In Florida, Alice will be able to live a "free and untrammeled life, without being subjected to all the humiliations and affronts which have fallen to her share during the last few years." She is very rich, and in the United States, she will be able to "forget the past and to live only for the present and for the future."

Princess Alice is a daughter of the late Don Carlos de Bourbon, the legitimist pretender to the Spanish throne, and his first wife, Princess Marguerite of Bourbon-Parma, whose father was the last reigning Duke of Parma.

One of Alice's sisters, Blanca, is the wife of Archduke Leopold Salvator of Austria; another sister, Beatrice, is the wife of Prince Fabrizio Massimo, and the third sister, Princess Elvira, whose romance with a Roman painter Folchi caused great scandal ten years ago. Divorce does not exist in Italy, so Folchi, who has a wife, and Elvira live together in Milan.

Alice's first marriage took place in Venice, where she married Prince Friedrich of Schönburg-Waldenburg. The marriage was dissolved by divorce in 1903, and three years later, the Roman Catholic church annulled the marriage. Alice and Friedrich had one son, who was born in 1902. The papal decree of annulment stated that the little boy was legitimate, members of Friedrich's family are in litigation to deprive the prince "of his name and title on the ground that he is not the offspring of the prince,  although born in wedlock."


Friedrich's relatives "base their pretensions on the extraordinary evidence" that Alice and Friedrich gave during the divorce trial. The boy, now 8, lives with his mother in Florida. Alice also has two children by her second husband, whom she married right after the divorce. A church wedding followed the annulment of her first marriage.

One of the reasons for the annulment was that Alice had been "literally forced" into marriage by her father, "whose cruelty was also largely responsible for Princess Elvira's flight from her unhappy home."

During the Russo-Japenese war in 1905, Alice was one of two royal princesses "to nurse the sick and wounded." The other royal nurse was Princess Eleonore Reuss, who is now the Queen of Bulgaria.

Since she arrived in America, Alice has dropped "all attributes of her rank," and she prefers to be known as Mrs. del Prete. Her husband's sister is married to a "prosperous Italian manufacturer" in New York City.

Alice's inheritance comes through her mother, the late Duchess of Madrid, who had been left a large fortune by her uncle and aunt the Count and Countess de Chambord, and from the last reigning duke of Modena.

The Duchess of Madrid, who was most certainly an abused wife, left her husband, Don Carlos, a life interested, which, unfortunately, "amounted to virtual control of her property," which she had bequeathed in equal shares to her son, Don Jaime, and her three daughters.
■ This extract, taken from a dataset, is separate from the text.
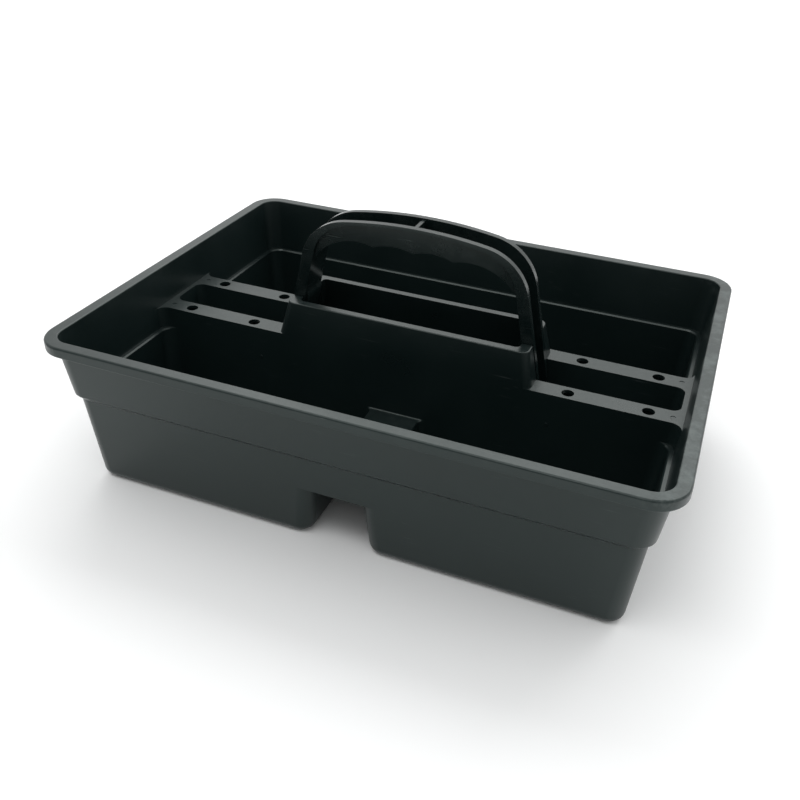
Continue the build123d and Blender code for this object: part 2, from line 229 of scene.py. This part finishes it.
def polypropylene(name, body_hex, worn_and_highlight_hex, roughness):
    material = bpy.data.materials.new(name)
    material.use_nodes = True
    tree = material.node_tree
    tree.nodes.clear()
    place = node(tree, "ShaderNodeTexCoord").outputs["Object"]
    grain = node(tree, "ShaderNodeTexNoise", Vector=place, Scale=1 / GRAIN, Detail=3.0, Roughness=0.6)
    patch = node(tree, "ShaderNodeTexNoise", Vector=place, Scale=1 / PATCH, Detail=4.0, Roughness=0.55)
    tone = ramp(tree, patch.outputs["Fac"], 0.3, 0.7)
    paler = [c * PATCH_GAIN for c in linear(body_hex)[:3]] + [1.0]
    body = mixed(tree, tone, linear(body_hex), paler)
    first_set = scratch_mask(tree, place, (0.0, 0.0, 0.12))
    second_set = scratch_mask(tree, place, (0.0, 0.1, 1.45))
    scratches = node(tree, "ShaderNodeMath", {"operation": "MAXIMUM"}, i0=first_set, i1=second_set).outputs[0]
    wear_and_highlight = product_plus(tree, scratches, SCRATCH_SHARE, scuff_and_highlight_mask(tree, place))
    # paler where worn; at the right-hand end partly a painted highlight
    rubbed_and_highlit = mixed(tree, product(tree, wear_and_highlight, WORN_AND_HIGHLIGHT_SHARE), body, linear(worn_and_highlight_hex))
    dusty = mixed(tree, product(tree, dust_mask(tree, place), DUST_SHARE), rubbed_and_highlit, linear(SETTLED_DUST))
    gloss = node(
        tree, "ShaderNodeMapRange", Value=tone, From_Min=0.0, From_Max=1.0,
        To_Min=roughness + PATCH_GLOSS[0], To_Max=roughness + PATCH_GLOSS[1],
    )
    rough = product_plus(tree, wear_and_highlight, WORN_GAIN, gloss.outputs[0])
    bump = node(
        tree, "ShaderNodeBump", Height=grain.outputs["Fac"], Strength=GRAIN_STRENGTH, Distance=GRAIN_DEPTH
    )
    shader = node(
        tree, "ShaderNodeBsdfPrincipled",
        Base_Color=dusty, Roughness=rough, Normal=bump.outputs[0],
        IOR=POLYPROPYLENE_IOR, Specular_Tint=linear(SHEEN),
    )
    node(tree, "ShaderNodeOutputMaterial", Surface=shader.outputs[0])
    return material


tub_plastic = polypropylene("charcoal_polypropylene_tub", CHARCOAL, WORN_AND_HIGHLIGHT_TUB, TUB_ROUGHNESS)
handle_plastic = polypropylene(
    "charcoal_polypropylene_handle", DEEP_CHARCOAL, WORN_AND_HIGHLIGHT_HANDLE, HANDLE_ROUGHNESS
)
for piece, material in ((tub, tub_plastic), (handle, handle_plastic)):
    piece.data.materials.clear()
    piece.data.materials.append(material)
print("materials:", [m.name for m in bpy.data.materials])

# %% [markdown]
# ## The floor
#
# The caddy stands on plain white paper, wide enough to fill the picture.

# %% Floor
centre = (cad_box[0] + cad_box[1]) / 2
FLOOR_SIDE = 12.0
WHITE_PAPER = "fbfcfc"
PAPER_ROUGHNESS = 0.9


def studio_floor():
    mesh = bpy.data.meshes.new("studio_floor")
    half = FLOOR_SIDE / 2
    corners = [(-half, -half, 0), (half, -half, 0), (half, half, 0), (-half, half, 0)]
    mesh.from_pydata(corners, [], [(0, 1, 2, 3)])
    floor = bpy.data.objects.new("studio_floor", mesh)
    bpy.context.scene.collection.objects.link(floor)
    material = bpy.data.materials.new("matt_white_paper")
    material.use_nodes = True
    shader = material.node_tree.nodes["Principled BSDF"]
    shader.inputs["Base Color"].default_value = linear(WHITE_PAPER)
    shader.inputs["Roughness"].default_value = PAPER_ROUGHNESS
    mesh.materials.append(material)
    return floor


floor = studio_floor()
print("floor laid,", FLOOR_SIDE, "m square")

# %% [markdown]
# ## The studio lights
#
# Satin black is lit by what it mirrors. A wide soft panel behind the caddy and above it lays a grey sheen
# on every face that looks up: the rim, the tool trays, the tops of the handle's lips. A weak narrow box
# high in front lifts the rounded edges. Little else shines at the front, so the fronts of the divider and
# the handle stay dark, and the outer front wall is drawn by the pale floor that it mirrors. A white
# surround keeps the paper white. It gets darker toward the camera's side, like the unlit end of a studio,
# which was chosen because it darkens the handle's near face.


# %% Lights
BACK_PANEL_WATTS = 38
EDGE_LIGHT_WATTS = 6
SURROUND_DEPTHS = (-0.9, 0.1)  # how far toward the camera's side the surround is darkest and brightest
SURROUND_LEVELS = (0.36, 1.0)


def soft_box(name, place, target, width, height, watts):
    light = bpy.data.lights.new(name, "AREA")
    light.shape = "RECTANGLE"
    light.size = width
    light.size_y = height
    light.energy = watts
    lamp = bpy.data.objects.new(name, light)
    lamp.location = place
    lamp.rotation_euler = (Vector(target) - Vector(place)).to_track_quat("-Z", "Y").to_euler()
    bpy.context.scene.collection.objects.link(lamp)
    return lamp


back_panel = soft_box("back_panel", (-0.1, 1.75, 2.1), centre, 3.4, 1.6, BACK_PANEL_WATTS)
edge_light = soft_box("edge_light", (-0.3, -0.7, 1.6), centre, 1.2, 0.5, EDGE_LIGHT_WATTS)
world = bpy.data.worlds.new("studio")
bpy.context.scene.world = world
world.use_nodes = True
surround = world.node_tree.nodes["Background"]
surround.inputs["Color"].default_value = linear("ffffff")
toward = node(world.node_tree, "ShaderNodeTexCoord").outputs["Generated"]
depth = node(world.node_tree, "ShaderNodeSeparateXYZ", Vector=toward).outputs["Y"]
fall = node(
    world.node_tree, "ShaderNodeMapRange", Value=depth,
    From_Min=SURROUND_DEPTHS[0], From_Max=SURROUND_DEPTHS[1],
    To_Min=SURROUND_LEVELS[0], To_Max=SURROUND_LEVELS[1],
)
world.node_tree.links.new(fall.outputs[0], surround.inputs["Strength"])
print("lights:", back_panel.name, edge_light.name)

# %% [markdown]
# ## Camera
#
# A product camera on a tripod, a little to the right and looking down by about a third of a right angle,
# close enough to give the long sides a clear perspective. The tripod head isn't quite level.

# %% Camera
AZIMUTH = math.radians(19.9)
ELEVATION = math.radians(33.0)
ROLL = math.radians(2.54)
STAND = Vector((0.1757, -0.4828, 0.3628))
SENSOR_WIDTH = 36  # millimetres, like the focal length
FOCAL_LENGTH = 39.5
SHIFT = (-0.0161, 0.0062)


def product_camera():
    level = math.cos(ELEVATION)
    back = Vector((math.sin(AZIMUTH) * level, -math.cos(AZIMUTH) * level, math.sin(ELEVATION)))
    data = bpy.data.cameras.new("product_camera")
    data.sensor_width = SENSOR_WIDTH
    data.lens = FOCAL_LENGTH
    data.shift_x, data.shift_y = SHIFT
    camera = bpy.data.objects.new("product_camera", data)
    aim = (-back).to_track_quat("-Z", "Y").to_matrix().to_4x4()
    camera.matrix_world = Matrix.Translation(STAND) @ aim @ Matrix.Rotation(ROLL, 4, "Z")
    bpy.context.scene.collection.objects.link(camera)
    bpy.context.scene.camera = camera
    return camera


camera = product_camera()
bpy.context.scene.view_settings.view_transform = "Standard"
print("camera at", [round(v, 3) for v in camera.matrix_world.translation])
The understanding was that Carlos "should make liberal provision for his children."

Don Carlos failed to do this. He married a much younger woman, Princess Bertha de Rohan, and he "drove his children" from their home, and refused to "contribute anything to their support."

Don Jaime often found himself in "pecuniary straits." He was forced to pawn in Paris "a celebrated necklace that had once belonged to Queen Marie Antoinette." Don Carlos also refused to pay Alice's dowery, which also contributed to her marriage's failure, and Princess Beatrice's marriage was so unhappy that twice she tried to commit suicide by "throwing herself into the Tiber."

Princess Elvira also suffered financially during this time, and it was only after the death of her father, that she finally received her "share of her mother's fortune."